Debo admitir que este fragmento es una invitación a mantener la cautela con que siempre he buscado trabajar mis escritos sobre la suicidología, no solo desde mis ensayos, sino desde mi investigación sobre poetas suicidas de América Latina, pues, con el apoyo en El mito se Sísifo, de Camus, Ese maldito yo, de Cioran, El suicidio, de Durkheim, entre muchos otros, he supuesto que dicho tema corre el riesgo de ser apologizado; sin embargo, la cita anterior me facilita el reconocimiento de que, justo en esa línea en que las personas se debaten entre renunciar a la vida o continuarla, se halla un devenir en que se puede desistir, eso sí, sin invitar —ni más faltaba— a correr riesgos.
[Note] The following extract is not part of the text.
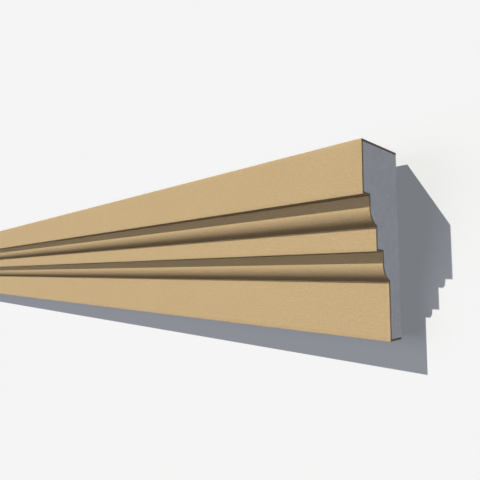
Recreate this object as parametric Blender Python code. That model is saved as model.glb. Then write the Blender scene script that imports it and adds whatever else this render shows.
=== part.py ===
"""Window surround moulding: a length of stepped facade trim, cut square at both ends.

A rigid foam core is covered by a thin render coat on its top, its whole front and its foot.
Units are metres. +X runs along the length, -Y faces away from the wall and +Z is up.
The origin is the centre of the flat back, which goes on the wall.
"""

import math

import bpy

# Length of the piece, cut square at both ends
LENGTH = 1.300

# Heights of the three flat bands, from the top down
TOP_BAND_HEIGHT = 0.045
MIDDLE_BAND_HEIGHT = 0.020
BOTTOM_BAND_HEIGHT = 0.050

# Under the top and the middle band: a soffit, a flat fillet and a round ovolo that turns back to the next band
SOFFIT_DEPTH = 0.010
FILLET_HEIGHT = 0.010
OVOLO_HEIGHT = 0.015
OVOLO_DEPTH = 0.010

# How far the lowest band stands out from the wall
BOTTOM_BAND_DEPTH = 0.020

# The render coat, and the play that keeps the two meshes apart
COAT_THICKNESS = 0.002
BOND_GAP = 0.0003

# Straight pieces in one ovolo
OVOLO_SEGMENTS = 14

BANDS_OVER_A_STEP = (TOP_BAND_HEIGHT, MIDDLE_BAND_HEIGHT)
STEP_HEIGHT = FILLET_HEIGHT + OVOLO_HEIGHT
STEP_DEPTH = SOFFIT_DEPTH + OVOLO_DEPTH
HEIGHT = sum(BANDS_OVER_A_STEP) + len(BANDS_OVER_A_STEP) * STEP_HEIGHT + BOTTOM_BAND_HEIGHT
TOP_BAND_DEPTH = BOTTOM_BAND_DEPTH + len(BANDS_OVER_A_STEP) * STEP_DEPTH


def clear_scene():
    """Removes every object, so that the script gives the same model each time."""
    for obj in list(bpy.data.objects):
        bpy.data.objects.remove(obj, do_unlink=True)


def plain_material(name, colour, roughness, metallic=0.0):
    """A Principled material of one colour, which also shows in the solid view."""
    material = bpy.data.materials.new(name)
    material.use_nodes = True
    shader = material.node_tree.nodes["Principled BSDF"]
    shader.inputs["Base Color"].default_value = (*colour, 1.0)
    shader.inputs["Roughness"].default_value = roughness
    shader.inputs["Metallic"].default_value = metallic
    material.diffuse_color = (*colour, 1.0)
    return material


def ovolo_points(depth, top, inset):
    """Points (depth, height) down one ovolo, which starts upright at (depth, top) on the outer face.

    The outer arc is tangent to the fillet above and OVOLO_DEPTH deep after OVOLO_HEIGHT.
    An inset arc keeps its centre, and ends where it meets the inset face of the next band.
    """
    radius = (OVOLO_HEIGHT**2 + OVOLO_DEPTH**2) / (2 * OVOLO_DEPTH)
    inner_radius = radius - inset
    sweep = math.acos((inner_radius - OVOLO_DEPTH) / inner_radius)
    angles = [sweep * i / OVOLO_SEGMENTS for i in range(OVOLO_SEGMENTS + 1)]
    return [(depth - radius + inner_radius * math.cos(a), top - inner_radius * math.sin(a)) for a in angles]


def face_outline(inset):
    """Points (depth, height) of the moulded face set in by inset, from the wall at the top to the wall at the foot."""
    level = HEIGHT
    depth = TOP_BAND_DEPTH
    points = [(0.0, level - inset), (depth - inset, level - inset)]
    for band_height in BANDS_OVER_A_STEP:
        level -= band_height
        points.append((depth - inset, level + inset))
        depth -= SOFFIT_DEPTH
        points.append((depth - inset, level + inset))
        level -= FILLET_HEIGHT
        points += ovolo_points(depth, level, inset)
        depth -= OVOLO_DEPTH
        level -= OVOLO_HEIGHT
    points += [(depth - inset, inset), (0.0, inset)]
    return points


def extruded_length(name, outline, material, collection):
    """A closed outline drawn out to both sides of the middle of the length, with its depths towards -Y."""
    curve = bpy.data.curves.new(name, "CURVE")
    curve.dimensions = "2D"
    curve.fill_mode = "BOTH"
    curve.extrude = LENGTH / 2
    spline = curve.splines.new("POLY")
    spline.points.add(len(outline) - 1)
    for point, (depth, height) in zip(spline.points, outline):
        point.co = (-depth, height - HEIGHT / 2, 0.0, 1.0)
    spline.use_cyclic_u = True
    curve.materials.append(material)
    obj = bpy.data.objects.new(name, curve)
    # The outline's own x, y and z become the world's y, z and x
    obj.rotation_euler = (math.pi / 2, 0.0, math.pi / 2)
    collection.objects.link(obj)
    return obj


def build_foam_core(collection):
    """The foam prism: the whole section inside the coat, flat at the back."""
    white_foam = plain_material("white_foam", (0.86, 0.87, 0.88), 0.85)
    return extruded_length("foam_core", face_outline(COAT_THICKNESS + BOND_GAP), white_foam, collection)


def build_render_coat(collection):
    """The coat: from its outer face back to its inner face, with both edges in the plane of the back."""
    tan_render = plain_material("tan_render", (0.57, 0.41, 0.22), 0.9)
    outline = face_outline(0.0) + face_outline(COAT_THICKNESS)[::-1]
    return extruded_length("render_coat", outline, tan_render, collection)


def main():
    """Builds the two pieces in a collection named for the object."""
    clear_scene()
    collection = bpy.data.collections.new("window_surround_moulding")
    bpy.context.scene.collection.children.link(collection)
    build_foam_core(collection)
    build_render_coat(collection)


main()
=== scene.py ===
"""Looks of the window surround moulding: a sanded tan render coat over a white foam core.

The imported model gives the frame. Both of its solids are replaced by finer meshes of the same
section: the coat gets softened arrises, soffits that fall a little, a slight unevenness and a
cut face that shows its mortar, and the foam gets the pattern of its cut beads. Lengths are in
metres. +X runs along the moulding, -Y faces away from the wall and +Z is up.
"""

from __future__ import annotations

import logging
import math
import random
from dataclasses import dataclass, field
from enum import Enum
from typing import Any

import bpy
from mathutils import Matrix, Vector
from mathutils.geometry import delaunay_2d_cdt


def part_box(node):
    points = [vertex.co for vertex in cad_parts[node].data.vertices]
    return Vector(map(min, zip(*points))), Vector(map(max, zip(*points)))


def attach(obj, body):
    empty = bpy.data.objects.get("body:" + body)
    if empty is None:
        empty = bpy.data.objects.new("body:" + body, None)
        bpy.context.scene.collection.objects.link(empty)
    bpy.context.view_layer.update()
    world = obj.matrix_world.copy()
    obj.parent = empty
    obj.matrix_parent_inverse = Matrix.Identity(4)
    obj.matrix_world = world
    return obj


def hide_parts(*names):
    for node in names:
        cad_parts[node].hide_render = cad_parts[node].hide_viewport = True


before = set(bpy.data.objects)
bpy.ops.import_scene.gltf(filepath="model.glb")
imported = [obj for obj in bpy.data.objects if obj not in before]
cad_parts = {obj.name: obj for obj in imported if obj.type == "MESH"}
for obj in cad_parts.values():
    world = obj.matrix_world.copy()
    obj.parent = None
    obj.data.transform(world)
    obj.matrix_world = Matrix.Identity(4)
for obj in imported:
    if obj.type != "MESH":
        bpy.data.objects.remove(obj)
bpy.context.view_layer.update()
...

También, este extracto me permite asumir la línea que se mantiene a lo largo de este libro: entender que en la confrontación del ser se encuentra el ensanchamiento espiritual que siempre es meritorio cuando se busca la solemnidad de simplemente levantarse. Podría leerse como un tipo de chocante libro se superación personal; no obstante, en este texto no se lee lo que se quiere leer, sino lo que nos salvaría, inexpugnablemente, de nosotros mismos, y para ello no se requieren frasecitas remendadas, sino cuestionamientos que exigen alargarse y para los que, por supuesto, necesitamos estar vivos.

Bibliografía

Álvarez-Galeano, M. F. (2015). El lector de círculos. Prometeo Desencadenado.

Arreola, J. J. (2015). Bestiario. Planeta.
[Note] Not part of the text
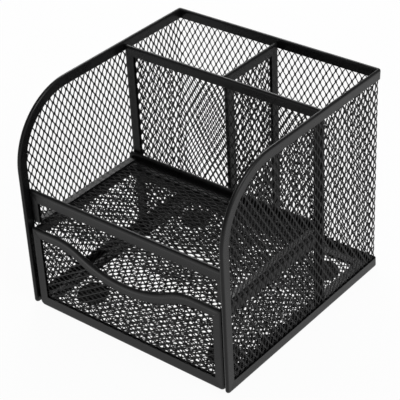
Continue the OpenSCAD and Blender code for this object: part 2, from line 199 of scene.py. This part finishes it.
def coat(name, tones, roughness, grain, bump, specular):
    """A satin finish: clouds of tone and gloss between two values, under a fine grain."""
    mat = bpy.data.materials.new(name)
    mat.use_nodes = True
    nodes, links = mat.node_tree.nodes, mat.node_tree.links
    shader = nodes["Principled BSDF"]
    shader.inputs["Specular IOR Level"].default_value = specular
    place = nodes.new("ShaderNodeTexCoord").outputs["Object"]
    cloud = noise(nodes, links, place, CLOUD_SCALE, 3)
    fine = noise(nodes, links, place, grain, 2)
    tone = nodes.new("ShaderNodeMix")
    tone.data_type = "RGBA"
    for socket, colour in zip(("A", "B"), tones):
        tone.inputs[socket].default_value = (*colour, 1)
    links.new(spread(nodes, links, cloud, 0, 1), tone.inputs["Factor"])
    links.new(tone.outputs["Result"], shader.inputs["Base Color"])
    gloss = maths(nodes, links, "ADD", spread(nodes, links, cloud, *roughness),
                  spread(nodes, links, fine, -GRAIN_GLOSS, GRAIN_GLOSS))
    links.new(gloss, shader.inputs["Roughness"])
    peel = nodes.new("ShaderNodeBump")
    peel.inputs["Strength"].default_value = bump
    peel.inputs["Distance"].default_value = GRAIN_DEPTH
    links.new(fine, peel.inputs["Height"])
    links.new(peel.outputs["Normal"], shader.inputs["Normal"])
    return mat


steel = coat("powder_coat", tones=((0.0042, 0.0042, 0.0044), (0.0066, 0.0066, 0.0069)),
             roughness=(0.25, 0.34), grain=2200, bump=0.5, specular=0.24)
net_steel = coat("powder_coat_net", tones=((0.0036, 0.0036, 0.0038), (0.0058, 0.0058, 0.006)),
                 roughness=(0.36, 0.46), grain=3000, bump=0.3, specular=0.25)
foam = coat("foam_rubber", tones=((0.006, 0.006, 0.006), (0.011, 0.011, 0.011)),
            roughness=(0.85, 0.95), grain=5000, bump=1.0, specular=0.3)

# ------------------------------------------------------------------ nets

SPARE = 3                # half diamonds tried past each end of a net or strand
NEAR_BEND = 1.0          # strands this near a bend follow its curve
ARC = SHEET_BEND * math.pi / 2


def strand_line(m, sa, sb, ends, long, hole_l, half):
    """Middle of strand m as lists of l, s and n. It runs along sa and sb in turn, and joins a
    neighbour on each of these stretches. half is the strand's half width, as (s, n)."""
    first, last = ((end - hole_l) / long * 2 for end in ends)
    ls, ss, ns = [], [], []
    for i in range(math.floor(first) - SPARE, math.ceil(last) + SPARE + 1):
        at = hole_l + (i + 1) * long / 2
        left = (m + i) % 2 == 0
        ls += [at - BOND_L / 2, at + BOND_L / 2]
        ss += [sa + half[0] if left else sb - half[0]] * 2
        ns += [half[1] if left else -half[1]] * 2
    return ls, ss, ns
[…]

Baudelaire, C. (2009). Las flores del mal. EDAF.

Camus, A. (1985). El mito de Sísifo. Losada.

Cioran, E. (2010). Ese maldito yo. Tusquets.

Cortázar, J. (2016). Bestiario. Alfaguara.

Durkheim, E. (2004). El suicidio. Estudio de sociología. Losada.

Hesse, H. (2013). El lobo estepario. Libresa.

________ (2015). Siddhartha. Debolsillo.

Kafka, F. (2012). La metamorfosis. Mestas.

Murugarren, M. (2005). Animalario universal del Profesor Revillod: fabuloso almanaque de la fauna mundial. Fondo de Cultura Económica.